Forescout Research - Vedere Labs | February 16, 2024

On February 15, the US Department of Justice announced “Operation Dying Ember”: the takedown of a botnet controlled by APT28, the Russian military cyber threat actor also known as Fancy Bear. APT28 was previously known for developing the VPNFilter botnet, which targeted routers and network attached storage devices and was also disrupted by the DoJ in 2018.

The new operation targeting Moobot came about two weeks after the disruption of the KV botnet, which was in turn built and operated by the Chinese APT Volt Typhoon.

What is interesting in this new APT28 case is that instead of building a botnet from scratch, the threat actor leveraged an existing cybercriminal botnet: the Mirai variant known as Moobot.

In this blog post, we summarize what is publicly known about the APT28 Moobot campaign and present an analysis of related events targeting Forescout’s Adversary Engagement Environment (AEE).

A summary of the APT28 Moobot campaign

According to the DoJ notice, the takedown operation happened at an unspecified date in January and the APT28-controlled botnet consisted of thousands of Ubiquiti Edge OS routers that were hijacked to build a “global espionage platform.” Cybercriminals first installed Moobot on routers that used default administrator credentials. These credentials were not mentioned by the DoJ, but are available on public documentation: “ubnt”/”ubnt”

APT28 then leveraged Moobot to download their own malicious files into the victim routers and repurposed the botnet for espionage, conducting spearphishing and credential harvesting campaigns as well as exfiltrating stolen data.

Analysis of attacks against Ubiquiti routers on Forescout’s AEE

We registered 4,815 attempts to login with “ubnt” credentials on the AEE between 15 February 2023 and 16 February 2024 (the day after the announcement of the operation). The highest peak of attempts was on January 5, 2024 (which was possibly before the takedown operation) where we saw 117 attempts. Other relevant peaks were in May 31, 2023 (104 attempts) and May 4, 2023 (85 attempts).

These attempts used 129 different passwords, with the top 10 shown below, which are mostly variations of “ubnt” itself:

Those attempts came from 1,732 different IP addresses. The top attacking IP address (103[.]145[.]5[.]91) was responsible for 232 attempts (5%) and the top 10 IP addresses, shown in the figure below, did 17.5% of the attacks.

Login attempts came from 101 countries. The country originating most login attempts was Korea, while Russia was the top 7 country with 162 attempts.

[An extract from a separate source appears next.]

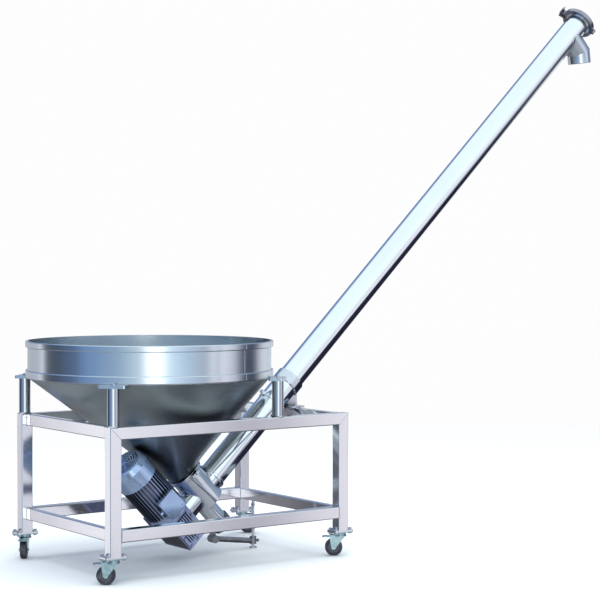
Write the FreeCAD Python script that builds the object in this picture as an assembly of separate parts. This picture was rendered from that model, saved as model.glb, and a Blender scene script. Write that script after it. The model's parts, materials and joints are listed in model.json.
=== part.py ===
import FreeCAD, Part
import math
import os

os.makedirs("parts", exist_ok=True)

Vector = FreeCAD.Vector
Placement = FreeCAD.Placement
Rotation = FreeCAD.Rotation
X_AXIS = Vector(1, 0, 0)
Y_AXIS = Vector(0, 1, 0)
Z_AXIS = Vector(0, 0, 1)
SIDES = (-1, 1)

# ---------------------------------------------------------------- stand
frame_length = 1170.0
frame_width = 800.0
frame_top = 616.0
leg_size = 50.0
frame_tube_wall = 3.0
frame_corner_radius = 4.0
short_rail_thickness = 30.0
lower_rail_top = 213.5
foot_plate_length = 98.0
foot_plate_width = 66.0
foot_plate_thickness = 6.0
plate_corner_radius = 8.0
caster_bolt_end_margin = 11.0
caster_bolt_side_margin = 14.0
caster_height = 105.0

# ---------------------------------------------------------------- casters
wheel_radius = 37.5
wheel_width = 25.0
wheel_side_gap = 1.0
tyre_edge_radius = 4.0
hub_radius = 23.0
hub_sleeve_radius = 8.0
hub_recess_depth = 6.0
hub_rim_wall = 4.0
axle_radius = 4.0
axle_head_radius = 7.5
axle_head_height = 5.0
running_clearance = 0.05
part_gap = 0.4
caster_trail = 28.0
caster_plate_thickness = 4.0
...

Most of the IP addresses attempting logins were managed by ISPs, which indicate they could come from compromised devices, but some belonged to hosting providers, such as DigitalOcean and OVH, which indicates leased criminal infrastructure.

The variety of Moobot samples

Moobot is a Mirai botnet variant that has been active since at least 2019 and spreads mainly over Telnet (credential brute-forcing and default IoT device credentials). Additionally, the botnet has been observed spreading via vulnerabilities on several IoT devices such as Tenda (CVE-2020-10987, CVE-2018-14558, CVE-2017-17215, CVE-2014-8361) and D-Link routers (CVE-2015-2051, CVE-2018-6530, CVE-2022-26258, CVE-2022-28958), Hikvision cameras (CVE-2021-36260) and even 0-days on Chinese DVR equipment, such as UNIX CCTV and LILIN. The botnet has been used mainly in DDoS attacks (including against Ukraine) and the DDoS functionality seems to be no different than in the original Mirai.

We have been observing Moobot as a popular Mirai variant since 2022. There are currently more than 3,000 cataloged Moobot samples, 77 of which have been observed in the first half of February 2024. Those 77 samples were distributed from the following IP addresses and domain names:

  • 196.10[.]60
  • 9.30[.]146
  • 96.2[.]220
  • 155.81[.]228
  • 116.105[.]27
  • 81.39[.]193
  • nguyennghi[.]info

They also contacted the following potentially malicious domain names, as well as more than 480 IP addresses, the most popular of which was 103.155.81[.]228

  • joshan[.]fun
  • awuam[.]com
  • qyh.co[.]ua
  • srothuynguyen[.]com
  • thisone[.]online
  • cltxhot[.]fun


The most interesting aspect of this campaign is the reuse of criminal infrastructure by an APT group, especially IoT-based infrastructure. We have discussed in the past how compromised IoT devices could be handed over to other cybercriminals for further attacks (similar to what initial access brokers do with mostly IT devices) and hinted to this possibility as recently as on our analysis of botnets attacking Zyxel firewalls in Danish energy companies.

Seeing this now realized by a threat actor as experienced as APT28 should have organizations concerned. Therefore, we consider the following three risk mitigation recommendations to be crucial for organizations:

  • Ensure that you have full visibility of every asset in your network, including unmanaged IoT assets such as routers, IP cameras, network attached storage, DVR, building automation and others that are frequently targeted by botnets.
  • Ensure that your IoT devices use strong credentials, do not expose unnecessary services and are patched against known vulnerabilities to prevent them from being compromised by threat actors.
  • Segment these devices from the rest of your network to prevent breaches that start on these devices to spread further to critical parts of your organization.